ALTHOUGH MUCH COMMENTARY HAS BEEN WRITTEN ON THE DEPARTMENT OF HOMELAND SECURITY's recent report insulting veterans and conservatives, it overlooks the victim of the paper's most obvious insult: its reader's intelligence. The DHS report not only assumes veterans are a violence-prone group readily influenced by "rightwing" extremism but contains more consequential faults.
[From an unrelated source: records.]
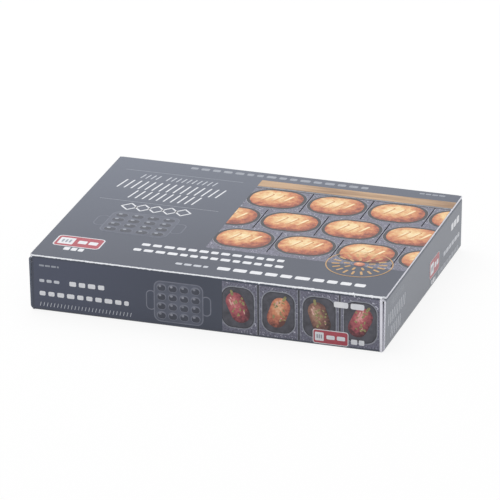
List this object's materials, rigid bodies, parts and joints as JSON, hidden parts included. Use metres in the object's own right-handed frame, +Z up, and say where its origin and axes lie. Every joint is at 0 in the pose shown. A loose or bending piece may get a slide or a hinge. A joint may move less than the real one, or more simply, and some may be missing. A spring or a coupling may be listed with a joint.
{
  "type": "boxed takoyaki plate",
  "caption": "Flat tuck-end retail carton with hinged end closures and dust flaps, packed with a cast-iron takoyaki plate of round cups in kraft packing.",
  "frame": {"origin": "middle of the carton's footprint, on the surface it stands on", "axes": "+X along the carton's length to its right end, +Y from the front panel to the back panel, +Z up"},
  "size_m": [0.2736, 0.204, 0.0436],
  "materials": {
    "printed_board": "satin print varnish on fluted carton board",
    "white_board": "unprinted white liner, matte",
    "kraft_board": "kraft corrugated board, matte",
    "seasoned_iron": "sand-cast, baked black seasoning",
    "leaflet_paper": "uncoated white paper"
  },
  "bodies": {
    "sleeve": {"top_panel": "printed_board", "bottom_panel": "printed_board", "front_panel": "printed_board", "back_panel": "printed_board", "glue_flap": "white_board", "inner_tray": "kraft_board", "takoyaki_plate": "seasoned_iron", "cover_pad": "kraft_board", "leaflet": "leaflet_paper", "right_end_cradle": "kraft_board", "left_end_cradle": "kraft_board"},
    "right_closure": {"right_closure": "printed_board"},
    "right_tuck": {"right_tuck_flap": "white_board"},
    "right_front_dust": {"right_front_dust_flap": "white_board"},
    "right_back_dust": {"right_back_dust_flap": "white_board"},
    "left_closure": {"left_closure": "printed_board"},
    "left_tuck": {"left_tuck_flap": "white_board"},
    "left_front_dust": {"left_front_dust_flap": "white_board"},
    "left_back_dust": {"left_back_dust_flap": "white_board"}
  },
  "joints": [
    {"name": "right_closure_hinge", "type": "hinge", "parent": "sleeve", "child": "right_closure", "pos_m": [0.136, 0, 0], "axis": [0, 1, 0], "range_deg": [0, 89]},
    {"name": "right_tuck_crease", "type": "hinge", "parent": "right_closure", "child": "right_tuck", "pos_m": [0.1346, 0, 0.04022], "axis": [0, 1, 0], "range_deg": [-26, 2]},
    {"name": "right_front_dust_crease", "type": "hinge", "parent": "sleeve", "child": "right_front_dust", "pos_m": [0.134, -0.102, 0], "axis": [0, 0, -1], "range_deg": [0, 90]},
    {"name": "right_back_dust_crease", "type": "hinge", "parent": "sleeve", "child": "right_back_dust", "pos_m": [0.134, 0.102, 0], "axis": [0, 0, 1], "range_deg": [0, 90]},
    {"name": "left_closure_hinge", "type": "hinge", "parent": "sleeve", "child": "left_closure", "pos_m": [-0.136, 0, 0], "axis": [0, -1, 0], "range_deg": [0, 89]},
    {"name": "left_tuck_crease", "type": "hinge", "parent": "left_closure", "child": "left_tuck", "pos_m": [-0.1346, 0, 0.04022], "axis": [0, -1, 0], "range_deg": [-26, 2]},
    {"name": "left_front_dust_crease", "type": "hinge", "parent": "sleeve", "child": "left_front_dust", "pos_m": [-0.134, -0.102, 0], "axis": [0, 0, 1], "range_deg": [0, 90]},
    {"name": "left_back_dust_crease", "type": "hinge", "parent": "sleeve", "child": "left_back_dust", "pos_m": [-0.134, 0.102, 0], "axis": [0, 0, -1], "range_deg": [0, 90]}
  ],
  "couplings": [
    {"joint": "right_tuck_crease", "follows": "right_closure_hinge", "ratio": -0.25},
    {"joint": "right_front_dust_crease", "follows": "right_closure_hinge", "ratio": 1},
    {"joint": "right_back_dust_crease", "follows": "right_closure_hinge", "ratio": 1},
    {"joint": "left_tuck_crease", "follows": "left_closure_hinge", "ratio": -0.25},
    {"joint": "left_front_dust_crease", "follows": "left_closure_hinge", "ratio": 1},
    {"joint": "left_back_dust_crease", "follows": "left_closure_hinge", "ratio": 1}
  ]
}
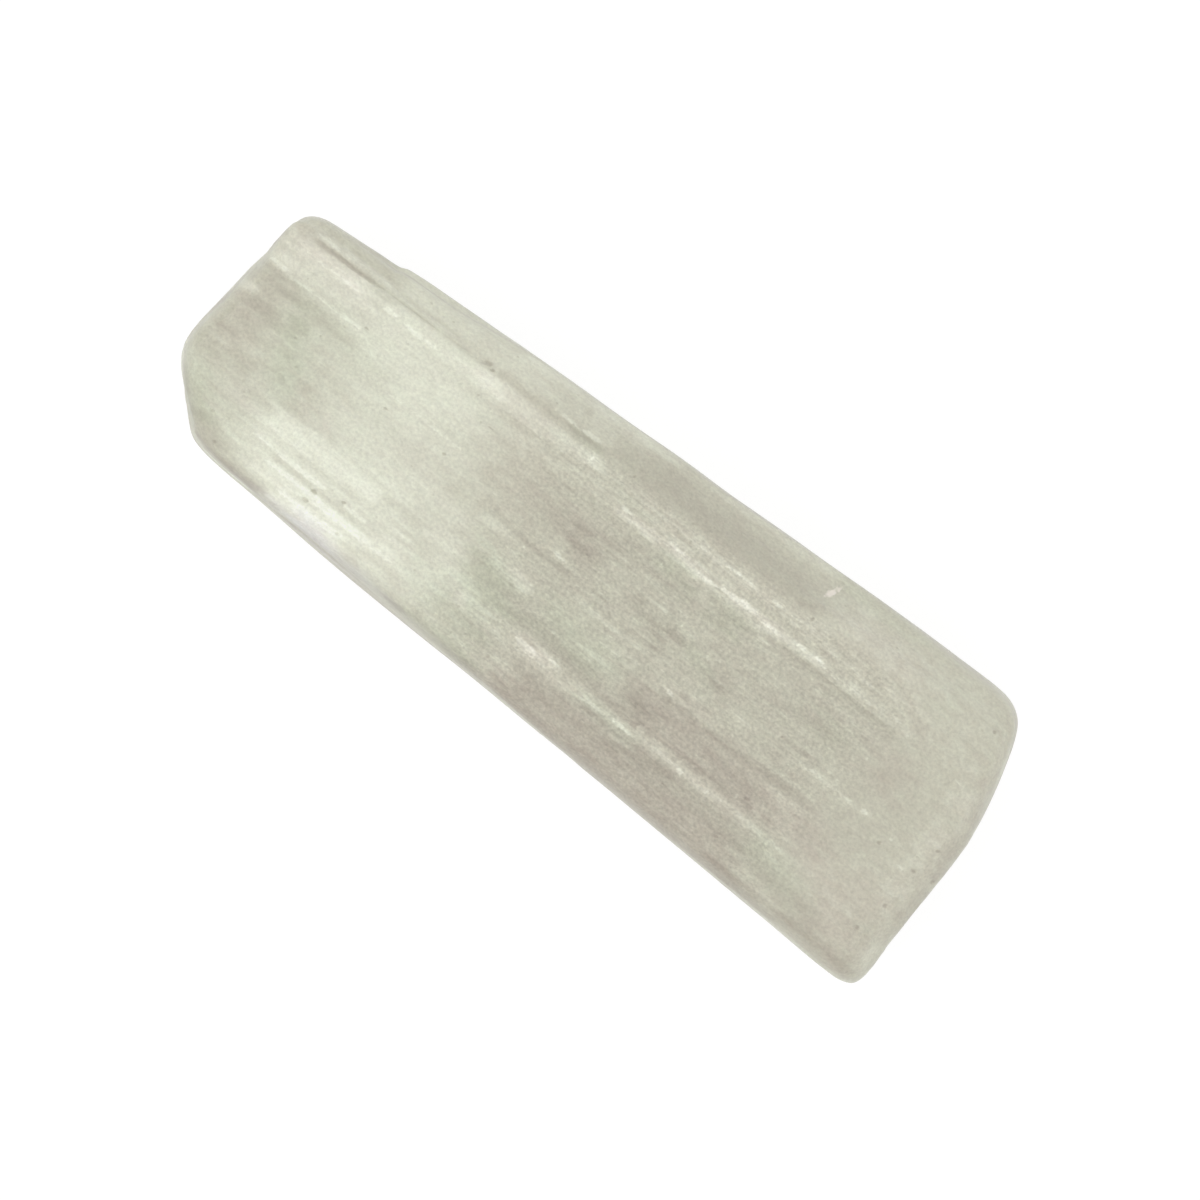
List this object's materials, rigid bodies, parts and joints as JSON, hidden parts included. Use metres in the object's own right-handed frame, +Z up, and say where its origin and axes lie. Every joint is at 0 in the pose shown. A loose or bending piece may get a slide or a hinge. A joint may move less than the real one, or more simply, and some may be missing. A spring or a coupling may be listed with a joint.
{
  "type": "tumbled selenite wand",
  "caption": "Short, thick tumbled stick of milky satin spar selenite with soft cleavage facets and splinter ledges, lying on its flat underside as a display or hand stone.",
  "frame": {"origin": "below the middle of the wand's box, on the surface that it rests on", "axes": "+X along the fibres from the narrow end to the wide end, +Y towards the bevelled long side, +Z up out of the top face"},
  "size_m": [0.075, 0.0266, 0.0154],
  "materials": {
    "selenite": "satin"
  },
  "bodies": {
    "root": {"selenite_wand": "selenite"}
  },
  "joints": []
}
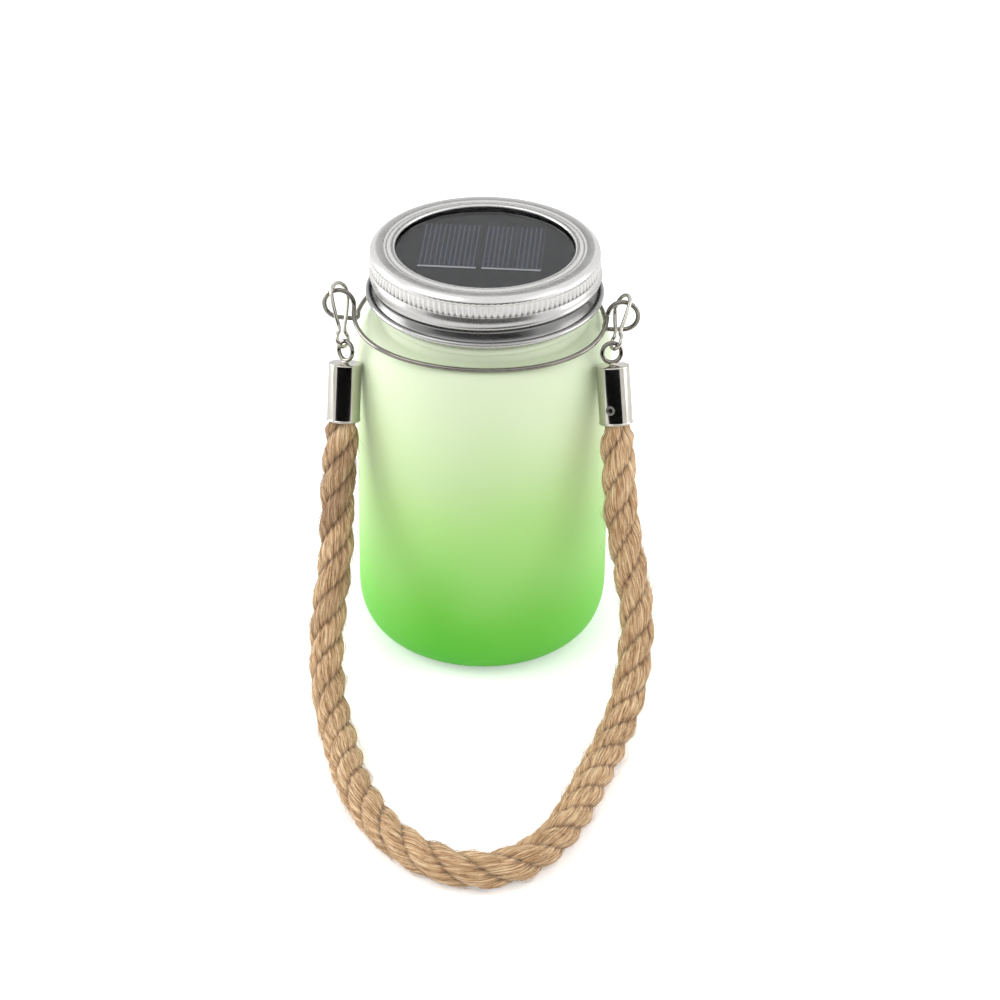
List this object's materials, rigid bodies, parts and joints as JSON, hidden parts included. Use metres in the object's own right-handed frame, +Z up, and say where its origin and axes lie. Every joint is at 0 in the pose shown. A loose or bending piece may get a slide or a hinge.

It misdiagnoses the most likely source of terrorism and misconstrues the forces that lead to "anti-government" attacks, actually stoking the fears that fuel them.

Most pundits have focused on the report's statements about veterans or the sentence in the "Rightwing Extremism: Current Economic and Political Climate Fueling Resurgence in Radicalization and Recruitment," that holds "extremism" may "include groups and individuals that are dedicated to a single issue, such as opposition to abortion or immigration." DHS chief Janet Napolitano told Fox and Friends' Steve Doocy, "If there's one part of that report I would rewrite, in the word-smithing, Washington-ese that goes on after the fact, it would be that footnote." Like Jane Fonda's various non-apologies, Napolitano's words do little to atone for the most significant errors in the report.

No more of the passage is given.